Activist involvement from Jana Partners this fall likely played a role. When capable investors push for change and management responds constructively, good things can happen. A new board chair starting in January adds another layer of transition to watch.
Looking at the bigger picture, today’s action reveals several ongoing themes. Media consolidation continues despite regulatory pushback. Earnings still matter immensely – beat convincingly and you’re rewarded, miss guidance by even a hair and pay the price.
Consumer confidence appears resilient in pockets like beauty, while commodity cyclicality remains in play for materials like lithium. Government spending decisions can create huge winners and losers overnight.
What strikes me most is how interconnected everything has become. A deal announcement in streaming affects not just direct competitors but ripples through advertising, content production, and even regulatory sentiment across tech. One company’s triumph quickly becomes another’s challenge.
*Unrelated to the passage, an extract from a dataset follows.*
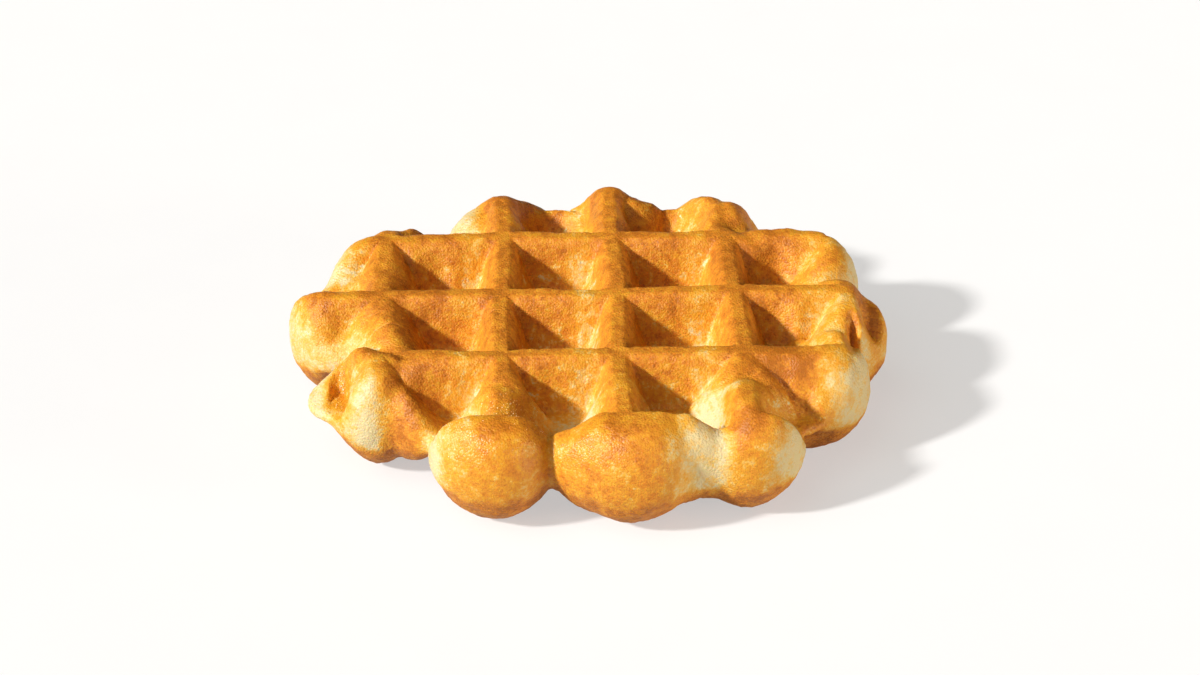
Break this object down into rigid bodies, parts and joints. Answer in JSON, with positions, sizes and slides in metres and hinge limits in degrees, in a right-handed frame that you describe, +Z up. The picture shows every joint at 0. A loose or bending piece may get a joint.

As we head into year-end, volatility often picks up. Tax-loss selling, portfolio rebalancing, and holiday-thinned trading can exaggerate moves. Yet beneath the noise, solid fundamentals continue to shine through – companies executing well get paid, while those falling short feel the heat.
Whether you’re an active trader or long-term investor, days like today offer valuable lessons. Markets reward preparation and punish complacency. Staying informed about earnings, deals, and analyst views remains as crucial as ever.
In the end, that’s what keeps this game so compelling. No two days are exactly alike, and opportunity often hides behind headlines if you’re willing to dig a little deeper. Friday’s midday madness was another reminder that in investing, expecting the unexpected is often the best strategy of all.